When bottles like the ones shown above are squeezed, the air in their inner volume is compressed, this pushes the viscous contents through the exit orifice, but the material's viscosity resists its flow.[4] The Oxford University engineers created an idealized experiment in which air is injected by a syringe pump into a capillary tube filled with silicone oil (see figure).[3-4]

Experimental set-up

In the experiments, the displacement of silicone oil from a capillary tube is caused by the injection of air from a reservoir of initial volume Vi that's compressed at a constant volume rate Q by a syringe pump. The displacement of the interface as a function of time l(t) relative to its initial position (l(0) = 0) and the gauge pressure pg of the gas are measured. The initial length of the silicone oil region is L. (Fig. 1(a) of ref. 3.)[3]
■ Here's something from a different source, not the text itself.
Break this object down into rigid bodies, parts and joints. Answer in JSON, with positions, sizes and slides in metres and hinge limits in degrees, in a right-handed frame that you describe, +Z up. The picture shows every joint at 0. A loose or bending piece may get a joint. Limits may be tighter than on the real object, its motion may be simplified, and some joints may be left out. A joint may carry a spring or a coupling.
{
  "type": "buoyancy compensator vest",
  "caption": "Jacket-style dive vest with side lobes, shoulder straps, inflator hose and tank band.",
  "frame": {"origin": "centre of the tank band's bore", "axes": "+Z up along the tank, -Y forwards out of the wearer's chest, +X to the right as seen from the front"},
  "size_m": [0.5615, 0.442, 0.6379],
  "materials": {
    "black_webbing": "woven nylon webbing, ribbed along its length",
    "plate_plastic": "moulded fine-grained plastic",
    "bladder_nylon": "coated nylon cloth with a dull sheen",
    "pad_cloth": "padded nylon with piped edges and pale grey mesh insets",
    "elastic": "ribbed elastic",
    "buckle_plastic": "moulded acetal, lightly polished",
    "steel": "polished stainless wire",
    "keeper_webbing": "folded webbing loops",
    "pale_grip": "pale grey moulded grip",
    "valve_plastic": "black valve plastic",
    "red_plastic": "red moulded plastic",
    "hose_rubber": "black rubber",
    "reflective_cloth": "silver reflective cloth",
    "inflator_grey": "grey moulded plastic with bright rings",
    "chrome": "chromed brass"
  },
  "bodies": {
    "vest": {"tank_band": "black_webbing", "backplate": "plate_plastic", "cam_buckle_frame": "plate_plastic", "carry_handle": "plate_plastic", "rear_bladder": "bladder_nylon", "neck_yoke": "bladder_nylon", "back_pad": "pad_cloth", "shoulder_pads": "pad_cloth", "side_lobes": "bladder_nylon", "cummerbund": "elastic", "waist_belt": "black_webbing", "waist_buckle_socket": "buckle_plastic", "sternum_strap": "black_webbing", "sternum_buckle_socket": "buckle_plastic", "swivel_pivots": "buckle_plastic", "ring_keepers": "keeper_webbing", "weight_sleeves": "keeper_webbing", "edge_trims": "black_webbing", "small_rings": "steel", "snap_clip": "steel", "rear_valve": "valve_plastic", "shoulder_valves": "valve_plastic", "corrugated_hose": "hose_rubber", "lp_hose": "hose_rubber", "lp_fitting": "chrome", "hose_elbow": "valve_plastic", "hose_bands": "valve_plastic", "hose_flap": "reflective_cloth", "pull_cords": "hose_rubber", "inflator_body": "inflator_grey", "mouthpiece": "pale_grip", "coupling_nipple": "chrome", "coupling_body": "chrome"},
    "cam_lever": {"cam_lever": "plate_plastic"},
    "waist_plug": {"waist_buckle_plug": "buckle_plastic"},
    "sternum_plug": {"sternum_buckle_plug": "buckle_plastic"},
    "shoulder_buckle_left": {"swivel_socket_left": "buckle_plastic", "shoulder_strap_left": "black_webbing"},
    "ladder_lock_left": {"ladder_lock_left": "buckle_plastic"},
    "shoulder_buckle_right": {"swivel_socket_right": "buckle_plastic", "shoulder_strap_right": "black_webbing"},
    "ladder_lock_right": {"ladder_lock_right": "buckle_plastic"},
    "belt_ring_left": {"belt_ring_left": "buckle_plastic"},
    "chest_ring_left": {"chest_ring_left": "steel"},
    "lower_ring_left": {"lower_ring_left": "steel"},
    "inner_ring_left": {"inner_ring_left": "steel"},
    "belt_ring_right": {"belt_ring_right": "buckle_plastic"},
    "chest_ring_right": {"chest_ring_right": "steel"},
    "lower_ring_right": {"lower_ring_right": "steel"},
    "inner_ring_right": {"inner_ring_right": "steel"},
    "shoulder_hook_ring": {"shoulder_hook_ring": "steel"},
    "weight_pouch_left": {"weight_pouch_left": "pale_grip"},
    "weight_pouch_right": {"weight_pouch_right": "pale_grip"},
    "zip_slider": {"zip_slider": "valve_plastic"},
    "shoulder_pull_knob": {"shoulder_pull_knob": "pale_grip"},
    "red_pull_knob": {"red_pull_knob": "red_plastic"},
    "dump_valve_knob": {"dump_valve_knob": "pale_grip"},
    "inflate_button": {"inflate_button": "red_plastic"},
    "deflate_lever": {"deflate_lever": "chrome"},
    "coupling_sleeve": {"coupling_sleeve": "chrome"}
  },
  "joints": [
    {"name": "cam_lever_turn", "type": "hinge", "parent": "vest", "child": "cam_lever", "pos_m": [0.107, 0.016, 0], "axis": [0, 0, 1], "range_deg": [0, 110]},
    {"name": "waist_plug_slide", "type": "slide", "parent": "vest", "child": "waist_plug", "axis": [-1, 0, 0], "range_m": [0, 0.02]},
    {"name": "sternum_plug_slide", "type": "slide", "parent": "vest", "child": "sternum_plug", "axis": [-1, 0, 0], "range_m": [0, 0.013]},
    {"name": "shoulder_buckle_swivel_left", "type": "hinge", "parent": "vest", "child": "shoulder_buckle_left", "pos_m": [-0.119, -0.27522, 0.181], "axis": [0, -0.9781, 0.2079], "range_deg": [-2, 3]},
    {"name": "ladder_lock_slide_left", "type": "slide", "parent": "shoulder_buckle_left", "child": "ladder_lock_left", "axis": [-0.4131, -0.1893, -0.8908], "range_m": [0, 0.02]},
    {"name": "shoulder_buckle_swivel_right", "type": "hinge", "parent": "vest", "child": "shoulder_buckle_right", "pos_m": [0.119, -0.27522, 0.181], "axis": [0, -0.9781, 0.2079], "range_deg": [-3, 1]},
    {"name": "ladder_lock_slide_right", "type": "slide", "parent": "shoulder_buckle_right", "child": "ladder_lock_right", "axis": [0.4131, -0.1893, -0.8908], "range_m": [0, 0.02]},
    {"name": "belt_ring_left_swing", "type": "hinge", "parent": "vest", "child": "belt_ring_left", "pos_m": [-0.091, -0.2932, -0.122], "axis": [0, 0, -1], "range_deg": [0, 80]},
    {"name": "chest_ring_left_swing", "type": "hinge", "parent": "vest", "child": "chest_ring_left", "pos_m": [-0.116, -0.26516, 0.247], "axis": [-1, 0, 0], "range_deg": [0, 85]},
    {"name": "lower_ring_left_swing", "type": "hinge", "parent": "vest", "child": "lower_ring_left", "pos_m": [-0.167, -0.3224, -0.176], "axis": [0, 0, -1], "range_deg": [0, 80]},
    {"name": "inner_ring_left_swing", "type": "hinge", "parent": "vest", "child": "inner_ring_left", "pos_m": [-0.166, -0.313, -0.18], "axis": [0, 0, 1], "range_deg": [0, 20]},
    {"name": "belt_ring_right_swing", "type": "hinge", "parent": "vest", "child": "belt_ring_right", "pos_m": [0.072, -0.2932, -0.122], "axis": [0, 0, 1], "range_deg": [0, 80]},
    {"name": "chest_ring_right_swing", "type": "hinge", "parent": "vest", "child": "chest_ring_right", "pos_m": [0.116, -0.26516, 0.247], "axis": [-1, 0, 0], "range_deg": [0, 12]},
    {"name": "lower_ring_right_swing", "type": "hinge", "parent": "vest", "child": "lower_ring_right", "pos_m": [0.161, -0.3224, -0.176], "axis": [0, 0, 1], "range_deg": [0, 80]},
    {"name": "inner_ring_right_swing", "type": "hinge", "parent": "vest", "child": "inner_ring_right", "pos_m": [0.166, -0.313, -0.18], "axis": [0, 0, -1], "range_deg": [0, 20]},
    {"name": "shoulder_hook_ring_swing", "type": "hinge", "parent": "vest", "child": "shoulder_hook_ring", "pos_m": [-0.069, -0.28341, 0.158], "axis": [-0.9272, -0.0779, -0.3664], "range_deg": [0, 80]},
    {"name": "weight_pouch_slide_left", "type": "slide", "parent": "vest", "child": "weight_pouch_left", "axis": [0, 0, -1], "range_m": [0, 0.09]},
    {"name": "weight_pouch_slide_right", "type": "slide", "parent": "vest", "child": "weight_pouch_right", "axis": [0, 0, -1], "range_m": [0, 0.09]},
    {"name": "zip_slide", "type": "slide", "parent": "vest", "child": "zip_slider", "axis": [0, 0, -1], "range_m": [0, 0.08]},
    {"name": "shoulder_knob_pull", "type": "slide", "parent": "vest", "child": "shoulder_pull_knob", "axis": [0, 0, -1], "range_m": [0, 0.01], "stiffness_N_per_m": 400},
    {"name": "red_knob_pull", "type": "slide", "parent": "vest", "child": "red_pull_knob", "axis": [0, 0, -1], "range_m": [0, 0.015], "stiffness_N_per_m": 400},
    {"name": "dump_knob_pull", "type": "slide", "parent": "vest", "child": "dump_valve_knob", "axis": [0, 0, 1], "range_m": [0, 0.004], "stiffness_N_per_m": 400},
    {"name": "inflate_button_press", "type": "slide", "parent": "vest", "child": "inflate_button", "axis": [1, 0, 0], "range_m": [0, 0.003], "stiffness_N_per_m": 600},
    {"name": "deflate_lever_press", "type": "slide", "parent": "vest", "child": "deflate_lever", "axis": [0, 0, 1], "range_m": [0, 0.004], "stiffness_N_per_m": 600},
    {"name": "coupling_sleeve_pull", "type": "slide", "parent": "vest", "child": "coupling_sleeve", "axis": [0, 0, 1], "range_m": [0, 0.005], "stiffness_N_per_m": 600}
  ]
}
Although the experimental system is simple, it does replicate the essential properties of this type of flow.[4] It was found that this process could be modeled by a single dimensionless compressibility number, which depends things such as the amount of air, the diameter of the exit orifice, and the rate of air compression.[3-4] A critical value of this compressibility number defines a transition between two regimes, with the high-compressibility regime showing the burst-like expulsion with which many of us are familiar.[3]
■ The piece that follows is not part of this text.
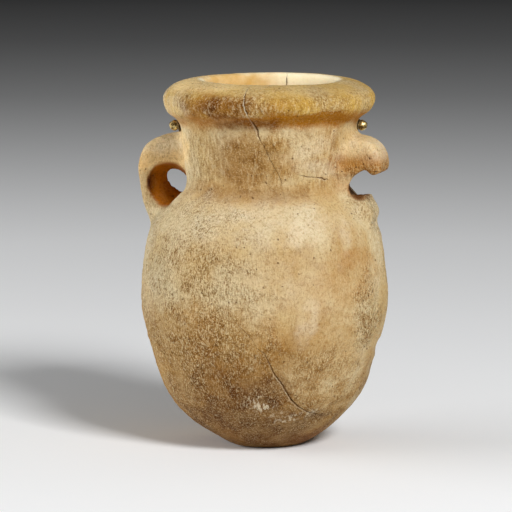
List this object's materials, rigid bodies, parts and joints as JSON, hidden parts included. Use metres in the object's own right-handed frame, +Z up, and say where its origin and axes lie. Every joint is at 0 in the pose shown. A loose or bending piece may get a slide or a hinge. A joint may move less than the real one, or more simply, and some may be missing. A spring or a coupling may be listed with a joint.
{
  "type": "stone vase",
  "caption": "Carved alabaster vase with rolled rim, pierced lug handles, one of them broken, and bronze studs.",
  "frame": {"origin": "centre of the flat spot under the vase that it stands on", "axes": "+Z up through the mouth, handles along X with the whole one at -X and the broken one at +X, +Y away from the viewer"},
  "size_m": [0.0865, 0.0854, 0.1261],
  "materials": {
    "alabaster": "carved and weathered, waxy",
    "gilt_bronze": "worn gilding",
    "dark_bronze": "dark patina"
  },
  "bodies": {
    "root": {"vase_body": "alabaster", "left_stud": "gilt_bronze", "left_stud_washer": "dark_bronze", "left_stud_rove": "dark_bronze", "right_stud": "gilt_bronze", "right_stud_washer": "dark_bronze", "right_stud_rove": "dark_bronze"}
  },
  "joints": []
}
As paper co-author, Callum Cuttle, explains,

"Our analysis reveals that the splattering of a ketchup bottle can come down to the finest of margins: squeezing even slightly too hard will produce a splatter rather than a steady stream of liquid."[4]
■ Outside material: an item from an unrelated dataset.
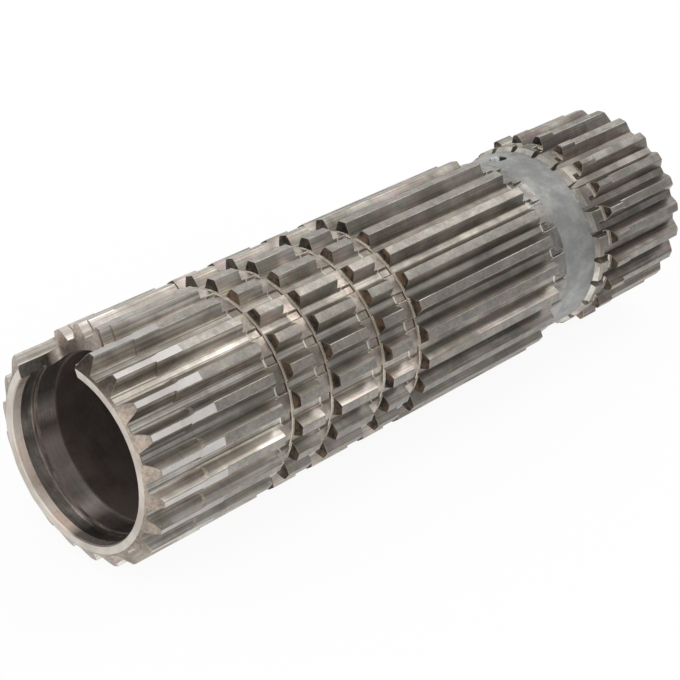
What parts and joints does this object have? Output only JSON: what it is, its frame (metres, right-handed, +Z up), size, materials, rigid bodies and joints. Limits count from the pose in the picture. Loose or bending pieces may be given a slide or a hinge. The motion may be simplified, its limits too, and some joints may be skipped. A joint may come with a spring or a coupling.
{
  "type": "splined main shaft",
  "caption": "Hollow splined main shaft with grooved tooth blocks, a smooth journal with an oil hole, and a separate rear spline.",
  "frame": {"origin": "on the shaft's axis, in the plane of the front face", "axes": "+X along the axis from the front face to the rear spline; +Z up as the shaft lies on two teeth, with a tooth space at the very top"},
  "size_m": [0.276, 0.0766, 0.0762],
  "materials": {
    "steel": "machined, worn grey-beige steel"
  },
  "bodies": {
    "root": {"main_shaft": "steel"}
  },
  "joints": []
}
To avoid the splatter, you could squeeze the bottle more slowly to reduce the rate of gas compression. Howver, the most effective technique would be a bottle designed with a larger diameter exit orifice, since the larger diamter results in a larger area that reduces the viscous drag.[4] Says Cuttle, the main culprit is the rubber exit valve.
"These valves make the spattering problem worse by forcing you to build up a certain amount of pressure before the sauce can even start to escape. These valves help to avoid leaks, but purely from a splattering perspective, removing these valves would make a lot of sense. For a quick remedy, when you get close to the end of a bottle (when a splatter is most likely), just take the cap off and squeeze the remaining liquid out of the broader neck. It's common sense, but now there is a rigorous mathematical framework to back it up."[4]

Beyond the kitchen, this research can have application in other areas that involve displacement of a fluid with a gas.[4] These include the storage of captured carbon dioxide in aquifers, some types of volcanic eruption, the re-inflation of collapsed lungs, and in fuel cells.[4]

References:

  1. Marcus Vitruvius Pollio, "de Architectura," Book IX, on Bill Thayer's University of Chicago website .
  2. Ketchup, catsup, catchup, grammarist.com.
  3. Callum Cuttle and Christopher W. MacMinn, "Dynamics of compressible displacement in a capillary tube," arXiv, December 24, 2021, https://doi.org/10.48550/arXiv.2112.12898.
  4. Mathematical model could help avoid spattering squeezy sauce bottles, University of Oxford Press Release, November 16, 2022.
  5. Jennifer Ouellette, "Oxford scientists crack case of why ketchup splatters from near-empty bottle," arstechnica.com, November 24, 2022.